Problem statement - Beneath this instruction is a block of data; output from it exactly the lines that run from the one containing "standing on its tip" through the one containing "if empty is", inclusive.

Information supplied -
········

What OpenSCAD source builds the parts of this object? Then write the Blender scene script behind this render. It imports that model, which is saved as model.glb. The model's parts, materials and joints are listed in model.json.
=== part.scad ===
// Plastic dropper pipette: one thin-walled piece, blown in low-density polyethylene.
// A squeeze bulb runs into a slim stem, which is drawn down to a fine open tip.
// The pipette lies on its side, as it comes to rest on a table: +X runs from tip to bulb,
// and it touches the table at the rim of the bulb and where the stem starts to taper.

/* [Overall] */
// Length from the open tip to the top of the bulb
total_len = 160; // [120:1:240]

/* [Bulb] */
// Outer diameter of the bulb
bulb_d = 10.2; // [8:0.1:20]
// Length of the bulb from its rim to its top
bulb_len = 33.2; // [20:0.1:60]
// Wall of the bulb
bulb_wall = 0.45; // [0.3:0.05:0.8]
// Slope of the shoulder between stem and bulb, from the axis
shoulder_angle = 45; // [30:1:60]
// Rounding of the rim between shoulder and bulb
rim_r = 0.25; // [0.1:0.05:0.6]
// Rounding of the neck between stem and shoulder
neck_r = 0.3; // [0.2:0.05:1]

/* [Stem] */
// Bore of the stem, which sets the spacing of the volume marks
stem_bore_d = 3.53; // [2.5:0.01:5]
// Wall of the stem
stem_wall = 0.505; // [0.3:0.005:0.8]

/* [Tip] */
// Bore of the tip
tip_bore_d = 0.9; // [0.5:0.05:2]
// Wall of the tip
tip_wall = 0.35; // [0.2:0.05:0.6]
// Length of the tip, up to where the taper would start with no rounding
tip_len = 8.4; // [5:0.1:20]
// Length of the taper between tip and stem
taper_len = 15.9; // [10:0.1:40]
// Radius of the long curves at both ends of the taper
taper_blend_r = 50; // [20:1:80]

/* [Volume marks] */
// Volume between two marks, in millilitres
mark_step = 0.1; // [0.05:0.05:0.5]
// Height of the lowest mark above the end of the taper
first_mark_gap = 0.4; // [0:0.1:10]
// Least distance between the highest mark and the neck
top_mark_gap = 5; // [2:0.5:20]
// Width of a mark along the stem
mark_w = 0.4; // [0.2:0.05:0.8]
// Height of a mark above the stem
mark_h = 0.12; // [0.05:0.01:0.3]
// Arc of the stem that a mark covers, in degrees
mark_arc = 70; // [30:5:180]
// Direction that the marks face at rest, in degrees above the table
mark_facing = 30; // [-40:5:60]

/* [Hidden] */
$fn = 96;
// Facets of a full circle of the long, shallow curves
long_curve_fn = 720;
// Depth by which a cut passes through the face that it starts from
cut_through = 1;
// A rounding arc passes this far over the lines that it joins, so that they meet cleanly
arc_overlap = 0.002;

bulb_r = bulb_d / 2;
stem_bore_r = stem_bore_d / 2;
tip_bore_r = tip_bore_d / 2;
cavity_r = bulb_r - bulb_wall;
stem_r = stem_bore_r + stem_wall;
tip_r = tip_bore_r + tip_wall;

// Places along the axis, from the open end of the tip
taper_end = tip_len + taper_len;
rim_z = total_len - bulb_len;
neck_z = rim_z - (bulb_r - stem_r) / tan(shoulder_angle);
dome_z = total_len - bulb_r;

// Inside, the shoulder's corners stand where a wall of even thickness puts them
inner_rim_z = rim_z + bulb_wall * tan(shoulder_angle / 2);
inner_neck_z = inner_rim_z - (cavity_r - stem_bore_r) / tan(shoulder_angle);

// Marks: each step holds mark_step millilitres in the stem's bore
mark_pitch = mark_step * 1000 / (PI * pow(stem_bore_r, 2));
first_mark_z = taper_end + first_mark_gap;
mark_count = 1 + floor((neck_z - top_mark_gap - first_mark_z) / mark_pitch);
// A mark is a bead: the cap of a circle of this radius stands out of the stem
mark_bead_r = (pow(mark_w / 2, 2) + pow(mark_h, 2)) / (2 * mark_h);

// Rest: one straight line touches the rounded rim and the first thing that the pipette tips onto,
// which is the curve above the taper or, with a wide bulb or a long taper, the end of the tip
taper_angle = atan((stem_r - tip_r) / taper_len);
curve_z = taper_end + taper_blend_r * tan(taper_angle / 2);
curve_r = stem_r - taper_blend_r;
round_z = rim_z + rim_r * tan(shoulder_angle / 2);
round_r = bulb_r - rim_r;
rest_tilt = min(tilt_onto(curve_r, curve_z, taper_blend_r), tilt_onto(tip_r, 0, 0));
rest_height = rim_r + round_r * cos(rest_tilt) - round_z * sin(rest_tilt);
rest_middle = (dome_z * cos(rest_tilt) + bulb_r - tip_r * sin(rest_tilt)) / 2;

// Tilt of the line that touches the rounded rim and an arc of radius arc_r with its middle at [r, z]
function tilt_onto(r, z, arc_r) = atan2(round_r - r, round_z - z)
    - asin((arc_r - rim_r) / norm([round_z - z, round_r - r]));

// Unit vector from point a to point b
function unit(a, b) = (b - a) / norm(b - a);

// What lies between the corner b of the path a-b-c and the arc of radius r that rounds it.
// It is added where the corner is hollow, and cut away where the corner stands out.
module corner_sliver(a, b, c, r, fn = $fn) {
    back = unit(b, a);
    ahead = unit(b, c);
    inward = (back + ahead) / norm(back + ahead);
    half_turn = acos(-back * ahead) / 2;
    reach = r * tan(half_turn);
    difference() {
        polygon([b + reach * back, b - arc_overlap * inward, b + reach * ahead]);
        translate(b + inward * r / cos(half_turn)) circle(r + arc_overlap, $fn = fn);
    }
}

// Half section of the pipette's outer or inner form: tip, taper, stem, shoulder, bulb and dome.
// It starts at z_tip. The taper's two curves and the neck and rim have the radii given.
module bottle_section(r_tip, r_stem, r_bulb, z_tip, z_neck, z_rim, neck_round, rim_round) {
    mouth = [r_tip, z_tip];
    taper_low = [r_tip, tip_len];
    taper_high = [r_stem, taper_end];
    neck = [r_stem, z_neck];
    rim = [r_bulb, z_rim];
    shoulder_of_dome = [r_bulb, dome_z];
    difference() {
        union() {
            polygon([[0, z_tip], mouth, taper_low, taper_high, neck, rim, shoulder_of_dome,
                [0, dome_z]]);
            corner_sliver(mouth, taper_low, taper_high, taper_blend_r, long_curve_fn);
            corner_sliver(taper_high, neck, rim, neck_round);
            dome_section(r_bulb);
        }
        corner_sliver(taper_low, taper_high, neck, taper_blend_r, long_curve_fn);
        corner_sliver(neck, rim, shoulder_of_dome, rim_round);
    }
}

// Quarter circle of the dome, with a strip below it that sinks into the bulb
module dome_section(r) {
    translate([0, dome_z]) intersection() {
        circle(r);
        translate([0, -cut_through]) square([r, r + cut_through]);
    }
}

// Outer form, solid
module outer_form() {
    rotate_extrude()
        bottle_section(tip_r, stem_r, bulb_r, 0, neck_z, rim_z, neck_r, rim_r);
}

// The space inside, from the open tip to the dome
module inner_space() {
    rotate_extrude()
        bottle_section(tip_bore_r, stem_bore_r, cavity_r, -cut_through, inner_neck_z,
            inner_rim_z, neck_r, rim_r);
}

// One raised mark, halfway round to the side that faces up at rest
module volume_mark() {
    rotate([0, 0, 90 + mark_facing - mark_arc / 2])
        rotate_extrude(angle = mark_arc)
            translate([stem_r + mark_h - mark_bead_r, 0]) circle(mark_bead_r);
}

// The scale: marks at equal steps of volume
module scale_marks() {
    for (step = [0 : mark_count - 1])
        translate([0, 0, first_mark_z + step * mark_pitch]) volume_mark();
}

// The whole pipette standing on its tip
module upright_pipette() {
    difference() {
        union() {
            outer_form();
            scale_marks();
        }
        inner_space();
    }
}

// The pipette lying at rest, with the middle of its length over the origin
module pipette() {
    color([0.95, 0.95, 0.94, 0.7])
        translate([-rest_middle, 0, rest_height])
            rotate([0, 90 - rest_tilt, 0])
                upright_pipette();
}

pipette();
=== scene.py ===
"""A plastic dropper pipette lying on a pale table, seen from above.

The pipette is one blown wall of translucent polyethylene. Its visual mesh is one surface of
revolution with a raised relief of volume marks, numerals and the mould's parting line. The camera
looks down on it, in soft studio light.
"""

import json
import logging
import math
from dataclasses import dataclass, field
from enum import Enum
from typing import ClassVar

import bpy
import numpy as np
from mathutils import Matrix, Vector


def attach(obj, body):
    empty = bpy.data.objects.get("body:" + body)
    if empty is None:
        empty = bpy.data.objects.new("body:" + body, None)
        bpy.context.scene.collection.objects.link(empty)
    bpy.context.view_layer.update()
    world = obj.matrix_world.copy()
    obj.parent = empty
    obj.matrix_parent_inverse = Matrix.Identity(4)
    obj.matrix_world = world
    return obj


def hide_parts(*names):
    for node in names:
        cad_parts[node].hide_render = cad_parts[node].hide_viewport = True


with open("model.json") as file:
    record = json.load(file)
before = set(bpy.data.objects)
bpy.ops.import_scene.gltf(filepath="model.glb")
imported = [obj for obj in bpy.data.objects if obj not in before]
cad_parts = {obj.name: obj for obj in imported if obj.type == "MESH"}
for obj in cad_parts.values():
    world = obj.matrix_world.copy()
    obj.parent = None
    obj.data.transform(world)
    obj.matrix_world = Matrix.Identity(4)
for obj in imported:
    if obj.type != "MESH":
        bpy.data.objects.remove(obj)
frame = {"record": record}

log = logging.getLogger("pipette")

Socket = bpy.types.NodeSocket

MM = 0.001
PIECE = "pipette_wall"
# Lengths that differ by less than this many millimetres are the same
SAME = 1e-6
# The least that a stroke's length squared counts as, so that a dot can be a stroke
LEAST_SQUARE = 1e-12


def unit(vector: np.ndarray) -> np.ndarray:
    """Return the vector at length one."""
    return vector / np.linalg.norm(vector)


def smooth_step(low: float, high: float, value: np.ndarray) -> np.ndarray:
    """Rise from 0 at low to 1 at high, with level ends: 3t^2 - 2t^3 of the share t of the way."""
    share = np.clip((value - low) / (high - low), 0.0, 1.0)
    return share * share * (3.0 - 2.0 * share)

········

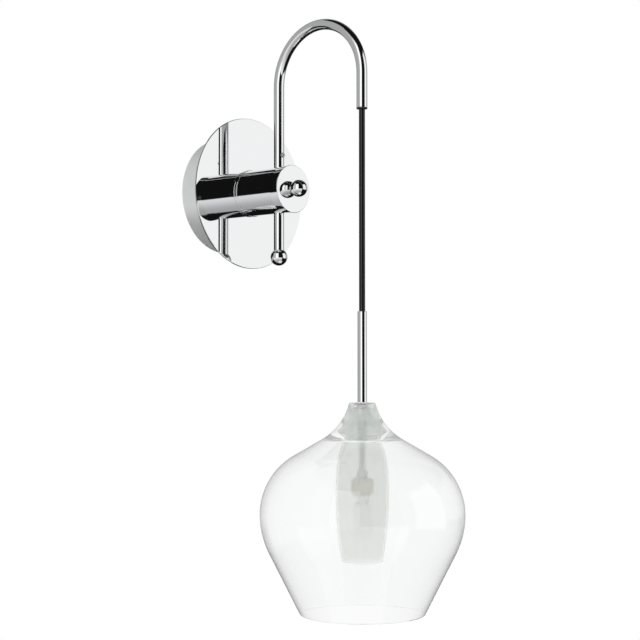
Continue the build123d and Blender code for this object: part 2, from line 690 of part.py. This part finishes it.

········

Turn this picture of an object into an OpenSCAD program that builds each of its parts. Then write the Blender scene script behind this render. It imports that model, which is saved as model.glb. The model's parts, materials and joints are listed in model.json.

········

Written solution -
// The whole pipette standing on its tip
module upright_pipette() {
    difference() {
        union() {
            outer_form();
            scale_marks();
        }
        inner_space();
    }
}

// The pipette lying at rest, with the middle of its length over the origin
module pipette() {
    color([0.95, 0.95, 0.94, 0.7])
        translate([-rest_middle, 0, rest_height])
            rotate([0, 90 - rest_tilt, 0])
                upright_pipette();
}

pipette();
=== scene.py ===
"""A plastic dropper pipette lying on a pale table, seen from above.

The pipette is one blown wall of translucent polyethylene. Its visual mesh is one surface of
revolution with a raised relief of volume marks, numerals and the mould's parting line. The camera
looks down on it, in soft studio light.
"""

import json
import logging
import math
from dataclasses import dataclass, field
from enum import Enum
from typing import ClassVar

import bpy
import numpy as np
from mathutils import Matrix, Vector


def attach(obj, body):
    empty = bpy.data.objects.get("body:" + body)
    if empty is None:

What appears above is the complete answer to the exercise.